Como gestora de fundos, em um momento recorde do capital de risco, minha hipótese é que o setor já está em processo de ruptura.

CICLO DE INVESTIMENTO E RETORNO

Para identificar a inovação disruptiva iminente, é importante ficar de olho em quatro agentes: os titulares, os clientes no topo do mercado, os clientes na base e os operadores que oferecem produtos mais simples, fáceis, baratos e acessíveis.

As empresas tradicionais de capital de risco construíram seu modelo de negócios para encontrar, reter e atender aqueles que acreditam serem seus clientes mais lucrativos: startups que correspondem a esse padrão, aquelas que acreditam que alcançarão os maiores resultados. “Acreditar” é a palavra-chave aqui. Há um ciclo lento de feedback no capital de risco entre investimento e retorno, então as empresas fazem uma análise para determinar quais consideram ser os investimentos mais lucrativos no futuro.

E como opera esse modelo de negócios? Com tomada de decisão rápida, rodadas enormes, termos amigáveis ​​e diligência mínima para que a empresa possa obter o dinheiro rapidamente. O pós-investimento se dá da mesma forma que a angariação de fundos, recrutamento, relações públicas, desenvolvimento executivo e de negócios internos.

Pense em todas as vantagens que vêm com uma rodada liderada por Andreessen Horowitz, ou um investimento da Y Combinator. As vantagens associadas a um titular de capital de risco são realmente incríveis, porém, são acessíveis apenas ao “topo do mercado” – parcela que corresponde ao padrão histórico de investimentos mais lucrativos.

Empresas tradicionais de capital de risco construíram seu modelo de negócios para atender quem acreditam ser os clientes mais lucrativos.

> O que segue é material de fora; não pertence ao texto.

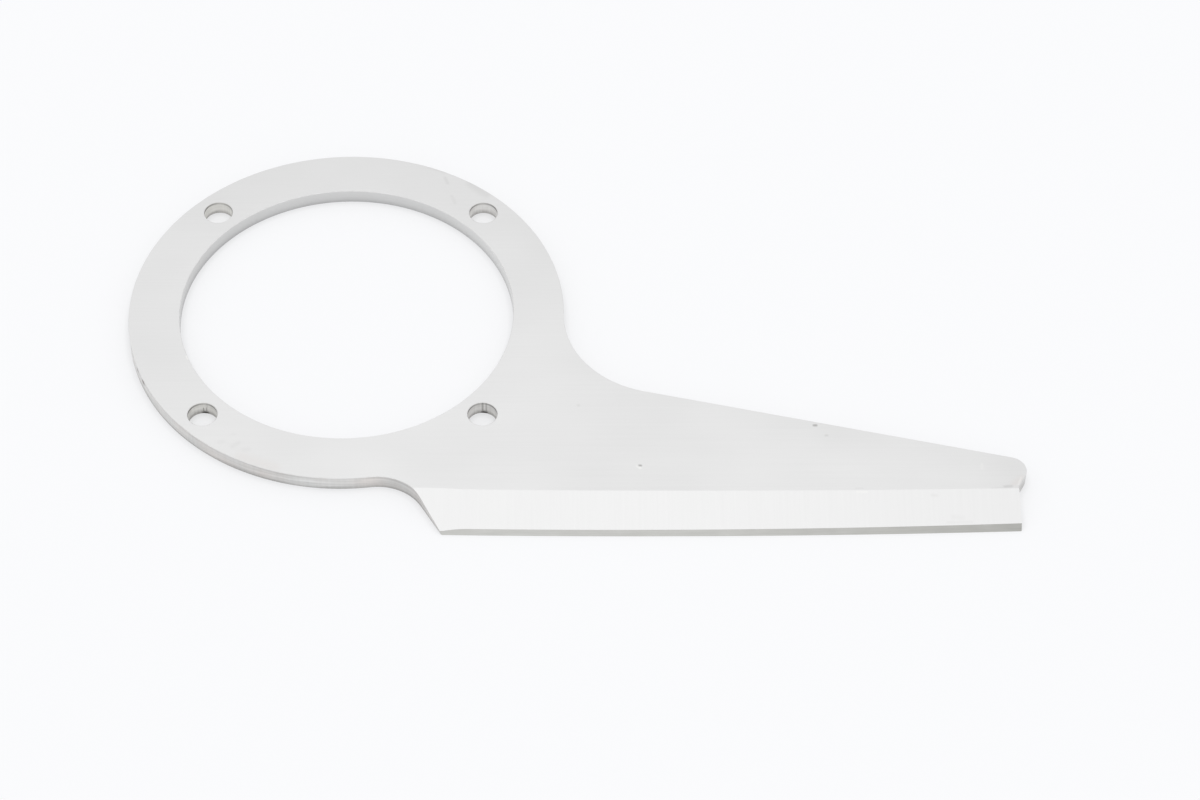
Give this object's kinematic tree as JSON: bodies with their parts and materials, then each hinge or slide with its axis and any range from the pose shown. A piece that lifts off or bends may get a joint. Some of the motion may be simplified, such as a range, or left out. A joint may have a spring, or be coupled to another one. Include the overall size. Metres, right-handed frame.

À medida que os fundos tradicionais se concentram em servir a essa fatia do mercado, eles acabam ignorando aqueles que acreditam ser “a base”. Aqueles que não atendem a um certo padrão, que estão acostumados a se aventurar sem ajuda e que conseguem fazer muito com pouco. Tudo o que eles precisam é de uma chance de ter uma boa troca com outros investidores. O que vier além disso é lucro.

RUPTURA IMPULSIONADA PELO DESCASO

Não é preciso ir muito longe para encontrá-los. Centenas de gerentes emergentes como eu estão levantando fundos menores e investindo naqueles que foram ignorados pelas empresas de capital de risco tradicionais e em ferramentas como o equity crowdfunding, da Republic, e os roll-up vehicles, da AngelList, que permitem assumir o controle das próprias rodadas e levantar quantias menores.

Todos esses pequenos fundos e ferramentas de angariação não parecem ameaçar as empresas de capital de risco tradicionais, da mesma forma que aqueles que foram negligenciados não parecem lucrativos para elas. Nenhuma das partes corresponde ao padrão que acreditam valer a pena. Essa percepção nos indica o começo de uma ruptura, impulsionada pelo descaso.

Administro um fundo pre-seed de US$ 10 milhões que investe exclusivamente em empresas fundadas por mulheres. Sei que muitos dos mais poderosos descartam fundos como o meu. Eles nos veem de forma arrogante, apenas como uma tendência passageira de diversidade. Mas, com isso, acabam perdendo uma grande oportunidade.

Eu invisto em segmentos negligenciados do mercado de capital de risco. Trabalhar com Christensen me ensinou a entender como a história se desenrola. E sei exatamente qual lado ele escolheria.